That Other Desert Cities was a finalist for a Pulitzer Prize for Drama in 2012 and won five Tony nominations is not surprising. It's a critic's play.
Which demonstrates in living color that things are not what they seem, folks, even though you may think you know-it-all.
Sometimes a minor character can steal a show.
Like Jessie Roberts who is Silda, the mother's half-crazed, alcoholic sister, with a personality amplified by her flyaway hair, apparel, and funny lines which bring much needed humor and balance to the somber tone and message heard all night.
What darkness lurks beyond?
Other Desert Cities is a family affair with father (Patrick David) and mother (Susan d. Garvey) pitted (or so she thinks) against grown daughter, Brooke (Kathy Ohlhaber) whose brother Trip (Jeff McDermott) is along for the ride, to tell his sister just how self righteous she really is.

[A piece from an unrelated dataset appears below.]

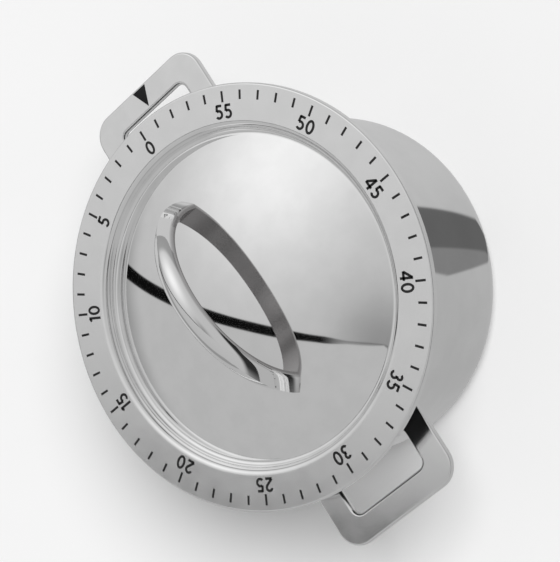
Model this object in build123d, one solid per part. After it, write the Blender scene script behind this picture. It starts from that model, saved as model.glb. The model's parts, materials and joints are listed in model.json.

Their older brother, Henry, is dead, and the negative aftermath of his passing are borne by the survivors who blame each other. They lash out with mean and heartless words, similar to what audience members may think about saying to their own family members from time to time (well, maybe, not quite so extreme), but refrain from uttering to preserve family peace, or what remains of it. (That would not happen here, of course, since there would be no show!)
It's Christmastime at Polly and Lyman's, the parents, which adds even more stress to conditions, especially with the holiday arrival of their "me-me-me-me-me, it's all about me!" daughter.
Would you be surprised to learn it doesn't take long for conflict to erupt? And that Polly and Lyman share conservative leanings which happen to be the opposite of Brooke's? It's 2004 and the Iraq War is raging. But, not too much is said about it.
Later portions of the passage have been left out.